No, and applying one over swirled paint actually locks the damage in. A coating is clear and thin, so it shows whatever's underneath it. That's why a proper install corrects the paint first, polishing out swirls and haze before the coating goes down. Coating over uncorrected paint is money spent preserving the flaws.

Is ceramic coating worth it on a brand-new car?

Often, yes, because you're protecting a clear coat that's still flawless rather than paying to correct damage later. New paint coats cleanly with minimal prep, and the UV and dust protection starts working from day one. The main exception is a car you plan to lease-return or sell quickly, where you won't own it long enough to see the payoff.

Can I just apply a ceramic coating myself?

Consumer spray-on products exist, but they're far thinner and shorter-lived than a professional install, usually lasting months rather than years. The bigger issue is prep. A professional decontaminates and corrects the paint before coating, which is where most of the lasting quality comes from. A DIY coating over uncorrected paint tends to look worse, not better.

How does heat affect how long a coating lasts?

Sustained high heat and heavy UV shorten a coating's lifespan compared to a mild climate. The same conditions that make a coating valuable in the desert also wear on the coating itself, so the "up to ten years" claims you see rarely hold up under hard sun. A realistic expectation is two to five years, which is still long enough to earn its keep if you keep the car.

Does a coating protect against rock chips?

No. A ceramic coating is only a few microns thick and offers no protection against the impact of highway debris. For rock-chip protection, you want paint protection film, a thick urethane layer that physically absorbs impacts. Many owners combine the two: film on the high-impact front end, coating over the rest for gloss and UV resistance.

So, Is It Worth It for You?

Run it through three questions. Does your car live in heavy sun and dust? Do you wash it often or care how the finish looks? Are you keeping it long enough to use up a two-to-five-year coating? Yes to those, and a coating earns out, mostly in easier washes, slower oxidation, and a finish that still looks deep years later.
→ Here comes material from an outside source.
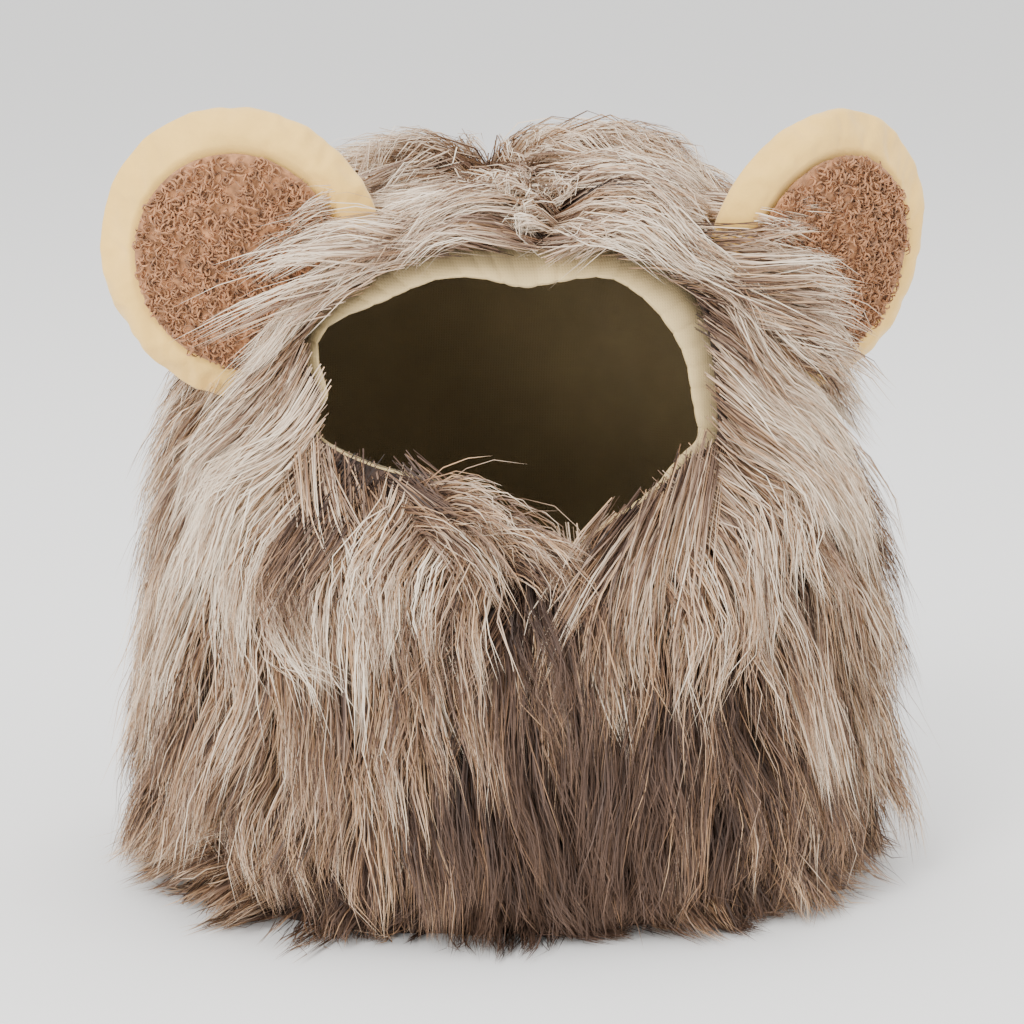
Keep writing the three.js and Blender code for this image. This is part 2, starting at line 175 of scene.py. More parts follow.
def off_map(spot):
    """The angle and down of a place on the fur's map, held at the hem beyond its rim."""
    return np.arctan2(spot[:, 1], spot[:, 0]), np.minimum(np.linalg.norm(spot, axis=-1), 1)


def round_steps(count):
    """Angles once round, evenly spaced."""
    return 2 * math.pi * np.arange(count) / count


def hood_normal(angle, down):
    """The way straight out from the hood."""
    across = hood_point(angle + NUDGE, down, 0) - hood_point(angle - NUDGE, down, 0)
    along = hood_point(angle, down + NUDGE, 0) - hood_point(angle, down - NUDGE, 0)
    return unit(np.cross(along, across))


def down_at(up, outset):
    """How far down the hood a height is, at an outset."""
    downs = np.linspace(0, 1, 400)
    heights = section_share("height", downs)
    return np.interp(up / (HOOD.height + outset), heights[::-1], downs[::-1])


def inside_hood(points, outset):
    """Whether places lie inside the hood, out to an outset."""
    down = down_at(points[..., 2], outset)
    off = points - np.array([HOOD.x, HOOD.y, 0])
    depth = np.where(off[..., 1] < 0, HOOD.front, HOOD.back) + outset
    wide = (HOOD.half_width + outset) * section_share("width", down)
    ahead, behind = section_share("front", down), section_share("back", down)
    deep = depth * np.where(off[..., 1] < 0, ahead, behind)
    across = np.abs(off[..., 0]) / np.maximum(wide, 1e-6)
    along = np.abs(off[..., 1]) / np.maximum(deep, 1e-6)
    within = across**HOOD_SQUARENESS + along**HOOD_SQUARENESS < 1
    return within & (points[..., 2] < HOOD.height + outset)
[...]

If the car's garage-kept and barely driven, or you're selling soon, the case is weaker, and a good wax may do. And whatever you decide, get the paint corrected first. A coating only ever looks as good as what's underneath it.

Decide whether a ceramic coating fits your car— Get a paint inspection and an honest read on correction and coating before you commit. Pit Stop Auto Detailing & Vehicle Storage serves Scottsdale, Paradise Valley, Cave Creek, and surrounding areas. Call (480) 660-6270.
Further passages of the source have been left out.